**Problem**
Write out the listing in full, matching it word for word.

--- --- ---

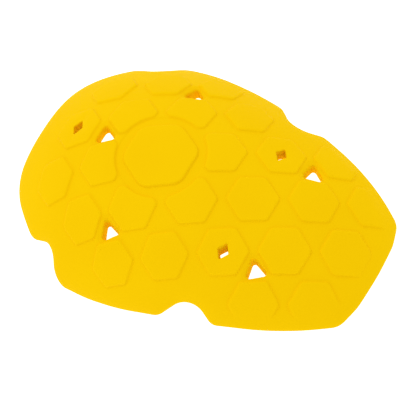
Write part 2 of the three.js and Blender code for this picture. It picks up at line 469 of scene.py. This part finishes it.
# %% [markdown]
# ## A flat sheet of even triangles
# The sheet starts as a circle of six triangles, which is a hexagon. Cutting its sides into equal
# parts gives a net whose lines run in the same three directions as the sides of the plates, and the
# net is sized so that a line falls on each plate's edge. A square grid would cross four of a
# plate's six sides at a slant and leave them ragged.

# %% Lay out the net
net_step = pitch / 18
first_cuts = 11
second_cuts = 6
net_reach = (first_cuts + 1) * (second_cuts + 1) * net_step
bpy.ops.object.select_all(action="DESELECT")
bpy.ops.mesh.primitive_circle_add(
    vertices=6, radius=net_reach, fill_type="TRIFAN", location=(row_step, 0, 0)
)
sheet = bpy.context.active_object
sheet.name = "pad_outside"
bpy.ops.object.transform_apply(location=True, rotation=True, scale=True)
bpy.ops.object.mode_set(mode="EDIT")
bpy.ops.mesh.select_all(action="SELECT")
bpy.ops.mesh.subdivide(number_cuts=first_cuts)
bpy.ops.mesh.subdivide(number_cuts=second_cuts)
bpy.ops.object.mode_set(mode="OBJECT")
print("net of", len(sheet.data.polygons), "triangles, step", round(net_step, 3), "mm")

# %% Halve the triangles where more detail comes
def halve(piece, chosen):
    """Cuts the edges of the chosen triangles in half."""
    open_with(piece, "faces", chosen)
    bpy.ops.mesh.subdivide(number_cuts=1)
    bpy.ops.mesh.select_all(action="SELECT")
    bpy.ops.mesh.quads_convert_to_tris(quad_method="SHORTEST_DIAGONAL")
    bpy.ops.object.mode_set(mode="OBJECT")


def triangle_middles(piece):
    """The middle of each triangle."""
    return points_of(piece)[triangles_of(piece)[0]].mean(axis=1)


fine_by_rim = 4
fine_by_hole = 3.4
finest_by_hole = 1.3
room, steps = edge_room(triangle_middles(sheet))
by_hole = seam_kinds[steps] != RIM
halve(sheet, (room > -2) & (room < np.where(by_hole, fine_by_hole, fine_by_rim)))
room, steps = edge_room(triangle_middles(sheet))
halve(sheet, (room > -1) & (room < finest_by_hole) & (seam_kinds[steps] != RIM))
print("net of", len(sheet.data.polygons), "triangles")

# %% [markdown]
# ## Cut the sheet to its outline
# Faces outside the seams are deleted, which leaves a stepped edge. Its points then slide onto the
# smooth edge line and spread out evenly along it, and the triangles beside them are relaxed with
# the smooth operator. Cutting with a Boolean would be quicker to write, but it leaves long thin
# triangles along the cut, and those show as creases in a soft satin surface.

# %% Delete what lies outside
room, steps = edge_room(triangle_middles(sheet))
open_with(sheet, "faces", room < 0)
bpy.ops.mesh.delete(type="FACE")
bpy.ops.object.mode_set(mode="OBJECT")
trimmed = 1
while trimmed:
    edges = triangles_of(sheet)[1]
    uses = np.bincount(edges.ravel(), minlength=len(sheet.data.edges))
    ears = (uses[edges] == 1).sum(axis=1) > 1
    trimmed = int(ears.sum())
    if trimmed:
        open_with(sheet, "faces", ears)
        bpy.ops.mesh.delete(type="FACE")
        bpy.ops.object.mode_set(mode="OBJECT")
print("sheet of", len(sheet.data.polygons), "triangles")

# %% Slide the stepped edge onto the edge line
def open_edges(piece):
    """The edges that belong to one face only."""
    edges = triangles_of(piece)[1]
    return np.bincount(edges.ravel(), minlength=len(piece.data.edges)) == 1


spread_rounds = 15
rim_ends = edge_ends(sheet)[open_edges(sheet)]
edge_points = np.unique(rim_ends)
places = points_of(sheet)
for spread in range(spread_rounds + 1):
    if spread:
        pulled = np.zeros_like(places)
        np.add.at(pulled, rim_ends[:, 0], places[rim_ends[:, 1]])
        np.add.at(pulled, rim_ends[:, 1], places[rim_ends[:, 0]])
        places[edge_points] = 0.5 * places[edge_points] + 0.25 * pulled[edge_points]
    seats = seam_seats(places[edge_points])
    on_line, outward, kinds = at_seats(seats)
    margin = np.array([sheet_margin[kind] for kind in kinds])
    places[edge_points, :2] = on_line - outward * margin[:, None]
set_points(sheet, places)
seam_layer = sheet.data.attributes.new("seam_seat", "FLOAT", "POINT")
layer_values = np.full(len(places), -1, np.float32)
layer_values[edge_points] = seats
seam_layer.data.foreach_set("value", layer_values)
print(len(edge_points), "points on", len(rim_ends), "open edges")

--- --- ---

**Answer**
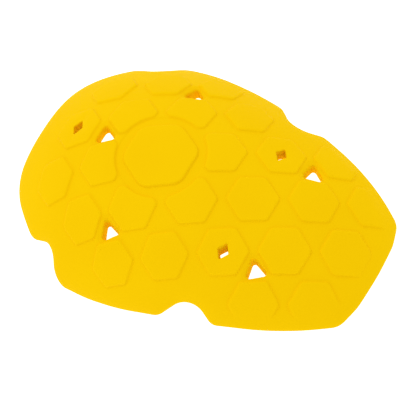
Write part 2 of the three.js and Blender code for this picture. It picks up at line 469 of scene.py. This part finishes it.
# %% [markdown]
# ## A flat sheet of even triangles
# The sheet starts as a circle of six triangles, which is a hexagon. Cutting its sides into equal
# parts gives a net whose lines run in the same three directions as the sides of the plates, and the
# net is sized so that a line falls on each plate's edge. A square grid would cross four of a
# plate's six sides at a slant and leave them ragged.

# %% Lay out the net
net_step = pitch / 18
first_cuts = 11
second_cuts = 6
net_reach = (first_cuts + 1) * (second_cuts + 1) * net_step
bpy.ops.object.select_all(action="DESELECT")
bpy.ops.mesh.primitive_circle_add(
    vertices=6, radius=net_reach, fill_type="TRIFAN", location=(row_step, 0, 0)
)
sheet = bpy.context.active_object
sheet.name = "pad_outside"
bpy.ops.object.transform_apply(location=True, rotation=True, scale=True)
bpy.ops.object.mode_set(mode="EDIT")
bpy.ops.mesh.select_all(action="SELECT")
bpy.ops.mesh.subdivide(number_cuts=first_cuts)
bpy.ops.mesh.subdivide(number_cuts=second_cuts)
bpy.ops.object.mode_set(mode="OBJECT")
print("net of", len(sheet.data.polygons), "triangles, step", round(net_step, 3), "mm")

# %% Halve the triangles where more detail comes
def halve(piece, chosen):
    """Cuts the edges of the chosen triangles in half."""
    open_with(piece, "faces", chosen)
    bpy.ops.mesh.subdivide(number_cuts=1)
    bpy.ops.mesh.select_all(action="SELECT")
    bpy.ops.mesh.quads_convert_to_tris(quad_method="SHORTEST_DIAGONAL")
    bpy.ops.object.mode_set(mode="OBJECT")


def triangle_middles(piece):
    """The middle of each triangle."""
    return points_of(piece)[triangles_of(piece)[0]].mean(axis=1)


fine_by_rim = 4
fine_by_hole = 3.4
finest_by_hole = 1.3
room, steps = edge_room(triangle_middles(sheet))
by_hole = seam_kinds[steps] != RIM
halve(sheet, (room > -2) & (room < np.where(by_hole, fine_by_hole, fine_by_rim)))
room, steps = edge_room(triangle_middles(sheet))
halve(sheet, (room > -1) & (room < finest_by_hole) & (seam_kinds[steps] != RIM))
print("net of", len(sheet.data.polygons), "triangles")

# %% [markdown]
# ## Cut the sheet to its outline
# Faces outside the seams are deleted, which leaves a stepped edge. Its points then slide onto the
# smooth edge line and spread out evenly along it, and the triangles beside them are relaxed with
# the smooth operator. Cutting with a Boolean would be quicker to write, but it leaves long thin
# triangles along the cut, and those show as creases in a soft satin surface.

# %% Delete what lies outside
room, steps = edge_room(triangle_middles(sheet))
open_with(sheet, "faces", room < 0)
bpy.ops.mesh.delete(type="FACE")
bpy.ops.object.mode_set(mode="OBJECT")
trimmed = 1
while trimmed:
    edges = triangles_of(sheet)[1]
    uses = np.bincount(edges.ravel(), minlength=len(sheet.data.edges))
    ears = (uses[edges] == 1).sum(axis=1) > 1
    trimmed = int(ears.sum())
    if trimmed:
        open_with(sheet, "faces", ears)
        bpy.ops.mesh.delete(type="FACE")
        bpy.ops.object.mode_set(mode="OBJECT")
print("sheet of", len(sheet.data.polygons), "triangles")

# %% Slide the stepped edge onto the edge line
def open_edges(piece):
    """The edges that belong to one face only."""
    edges = triangles_of(piece)[1]
    return np.bincount(edges.ravel(), minlength=len(piece.data.edges)) == 1


spread_rounds = 15
rim_ends = edge_ends(sheet)[open_edges(sheet)]
edge_points = np.unique(rim_ends)
places = points_of(sheet)
for spread in range(spread_rounds + 1):
    if spread:
        pulled = np.zeros_like(places)
        np.add.at(pulled, rim_ends[:, 0], places[rim_ends[:, 1]])
        np.add.at(pulled, rim_ends[:, 1], places[rim_ends[:, 0]])
        places[edge_points] = 0.5 * places[edge_points] + 0.25 * pulled[edge_points]
    seats = seam_seats(places[edge_points])
    on_line, outward, kinds = at_seats(seats)
    margin = np.array([sheet_margin[kind] for kind in kinds])
    places[edge_points, :2] = on_line - outward * margin[:, None]
set_points(sheet, places)
seam_layer = sheet.data.attributes.new("seam_seat", "FLOAT", "POINT")
layer_values = np.full(len(places), -1, np.float32)
layer_values[edge_points] = seats
seam_layer.data.foreach_set("value", layer_values)
print(len(edge_points), "points on", len(rim_ends), "open edges")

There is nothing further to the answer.